When a teacher says “classify,” they’re often nudging you toward organized thinking, not just a list of facts.
| Classification Goal | Good Trait Choices | Group Labels That Work |
|---|---|---|
| Study notes for an exam | Unit, theme, skill type | “Unit 1,” “Unit 2,” “Skills,” “Definitions” |
| Reading a story | Role, motive, relationship | “Main,” “Helpers,” “Rivals,” “Mentors” |
| Science lab results | Measured outcome ranges | “Low,” “Mid,” “High” |
| Sorting shapes | Sides, angles, curved edges | “3 sides,” “4 sides,” “No straight sides” |
| Organizing files | Project, date, status | “Drafts,” “Final,” “2025,” “Archive” |
| Budgeting | Need vs want, fixed vs flexible | “Needs,” “Wants,” “Fixed,” “Flexible” |
How To Use “Classify” In A Sentence
When you write the word, match it to the pattern your teacher expects. These sentence frames fit most school tasks.
- “I classified the items by trait: group A, group B, and group C.”
- “These belong together because they share trait.”
- “This item fits group name since it has trait.”
Those frames keep your answer clear and keep you from drifting into random descriptions.
A Fast Checklist For Homework Prompts
Next time you see the word, run this short list. It keeps you on track.

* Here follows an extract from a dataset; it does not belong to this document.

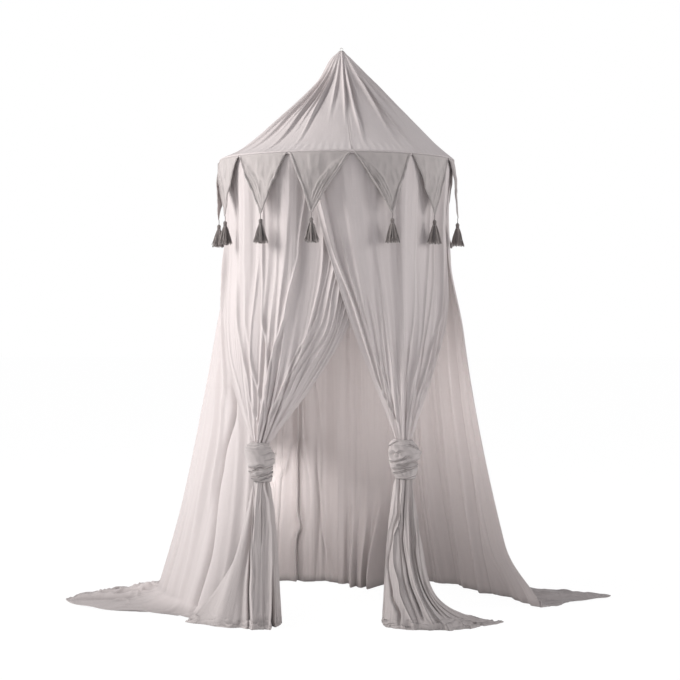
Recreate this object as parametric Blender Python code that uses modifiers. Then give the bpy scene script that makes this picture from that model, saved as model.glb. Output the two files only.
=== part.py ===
"""Hanging crib canopy: a cloth tent on a hoop, hung from one hook over a crib.

Metres, +Z up. The origin is the point of the hanging loop that rests on the hook.
The doorway faces -Y. A bearing is an angle about +Z, counted from -Y towards +X.
"""
import math

import bmesh
import bpy
from mathutils import Matrix, Vector

# Overall heights, counted down from the hook
TIP_DROP = 0.012              # to the cloth tip of the roof
HOOP_DROP = 0.444             # to the centre line of the hoop
FLOOR_DROP = 2.181            # to the floor that the hems lie on

# Hoop: four rods, joined end to end by ferrules, in a cloth casing
HOOP_RADIUS = 0.45
HOOP_SHIFT = -0.0176          # the hoop hangs this far along X from the hook
ROD_RADIUS = 0.004
ROD_COUNT = 4
FERRULE_WALL = 0.0012
FERRULE_LENGTH = 0.05
CASING_WALL = 0.001
CASING_SLOT = 0.03            # opening in the casing, where the rods are threaded in
HOOP_FACETS = 48

# Fits
SEAT_GAP = 0.0003
RUN_GAP = 0.0006
SEAM_GAP = 0.0011             # between two gores' middles, so that their inner faces stay clear

# Cloth
CLOTH = 0.0016                # gathered cloth, as thick as it lies
ROOF_CLOTH = 0.0016
SEAM_BEARING = 7.0            # first roof seam, a little to the right of the doorway
GORE_COUNT = 4

# Roof
TIP_RADIUS = 0.0058           # the tip stays open this wide for the hanging loop
ROOF_SAG_LEFT = 0.037
ROOF_SAG_RIGHT = 0.008
ROOF_SAG_SKEW = 1.4           # over 1, so that the cloth sags most below its middle
ROOF_SAG_EASE = 0.25          # share of the slope over which the sag sets in
ROOF_FOLD = 0.007             # height of the folds that run out from the tip
ROOF_FOLDS_PER_GORE = 3
TAPE_WIDTH = 0.012
TAPE_THICK = 0.0008
TAPE_GAP = 0.0009             # under the roof cloth, whose facets twist by part of this
TAPE_SHARE = 0.9              # most of a facet of the roof that half a tape covers, near the tip
TAPE_FIRST_ROW = 1            # row of the roof's cloth that the seam tapes start from
TAPE_STOP = 0.08              # part of a row that the tapes stop short of the hoop casing
ROOF_ROWS = 7

# Hanging loop, its toggle and the washer that the roof hangs from
LOOP_TAPE = 0.0012
LOOP_WIDTH = 0.008
LOOP_EYE = 0.010
LOOP_WAIST = 0.0016
TOGGLE_RADIUS = 0.0025
TOGGLE_LENGTH = 0.024
WASHER_RADIUS = 0.015
WASHER_THICK = 0.003
WASHER_BORE = 0.0052

# Pennants and tassels
PENNANT_COUNT = 12
PENNANT_DROP = 0.222
PENNANT_CLOTH = 0.0015
PENNANT_TIP = 0.007           # width of the blunt tip
PENNANT_FLARE = 0.013         # how far the tip stands out from the hoop line
NOTCH_GAP = 0.0008
TIP_SWAY = (0.022, -0.010, 0.010, 0.0, -0.012, 0.008,
            -0.006, 0.010, 0.004, 0.020, 0.010, -0.0275)
TASSEL_CORD = 0.0015
TASSEL_DROP = 0.087
TASSEL_NECK = 0.027
TASSEL_HEAD_RADIUS = 0.0065
TASSEL_SKIRT_RADIUS = 0.0225

# Front curtains, tied in knots that stand above their tails
LEFT_CURTAIN = (29.5, -75.2)  # bearings of the leading and the outer edge at the hoop
RIGHT_CURTAIN = (-15.5, 81.7)
KNOT_LEFT = (-0.6178 * HOOP_RADIUS, -0.9333 * HOOP_RADIUS)    # in plan, from the hoop's centre
KNOT_RIGHT = (0.5444 * HOOP_RADIUS, -0.9333 * HOOP_RADIUS)
KNOT_HEIGHT_LEFT = 0.631      # centre of the ball above the floor
KNOT_HEIGHT_RIGHT = 0.641
KNOT_BALL = 0.05              # radius of the ball of the knot
KNOT_WIDTH_LEFT = 0.106
KNOT_WIDTH_RIGHT = 0.117
KNOT_WRAP = 0.044             # radius of the wraps under the ball
KNOT_DROP = 0.1               # ball's centre down to the end of the wraps
BALL_TURNS = (0, 18, 34, 50, 66, 82, 98, 114, 126)
WRAP_COUNT = 3
WRAP_PROFILE = ((0.15, 0.92), (0.5, 1.0), (0.85, 0.92))
WRAP_STEP = 0.004             # the first wrap starts this far under the ball's edge
WRAP_SLANT = 0.16
WRAP_EASE = 0.012             # the slant fades out over this height at the lower end
THROAT = 0.027                # radius of the gathered cloth above and below a knot
THROAT_TURN = 130.0           # how far the gathered cloth runs round the throat each way
THROAT_FOLD = 0.0035
THROAT_GAP = 0.0009           # between a curtain's gathered end and the ball that tilts under it
CURTAIN_FOLD = 0.0065
CURTAIN_FOLDS = 6
LAYER_STEP = 0.0036           # between the layers sewn under the hoop
OVERLAP_GAP = 0.022           # between the crossed curtains
CROSS_HALF = 0.22             # the rear curtain steps back where it's nearer the middle than this
CROSS_EASE = 0.12
CROSS_DROP = 0.09             # drop below the hoop over which it steps back
FOLD_DROP = 0.3               # drop below the hoop where a curtain's folds are at full depth
WAIST = 0.024                 # the cloth stands in this far behind the tassels
WAIST_LEAST = 0.45            # share of the waist that is left midway between two tassels
WAIST_TOP = 0.2               # drops below the hoop where the waist is full, and fades
WAIST_END = 0.36
WAIST_FADE = 0.3
TAIL_FOLD = 0.011
TAIL_FOLDS = 4
TAIL_FALL = 0.5               # under 1, so that the doorway edge of a tail spreads near the knot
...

- Underline the trait the prompt names (or write one if it’s open-ended).
- Write group labels before you start placing items.
- Place each item once, then handle any tie with one extra rule.
- Add one sentence that states the trait and names the groups.
If you came here asking “what is the meaning of classify?” for a quiz or a workbook, that checklist is the move. It turns the definition into an answer you can hand in.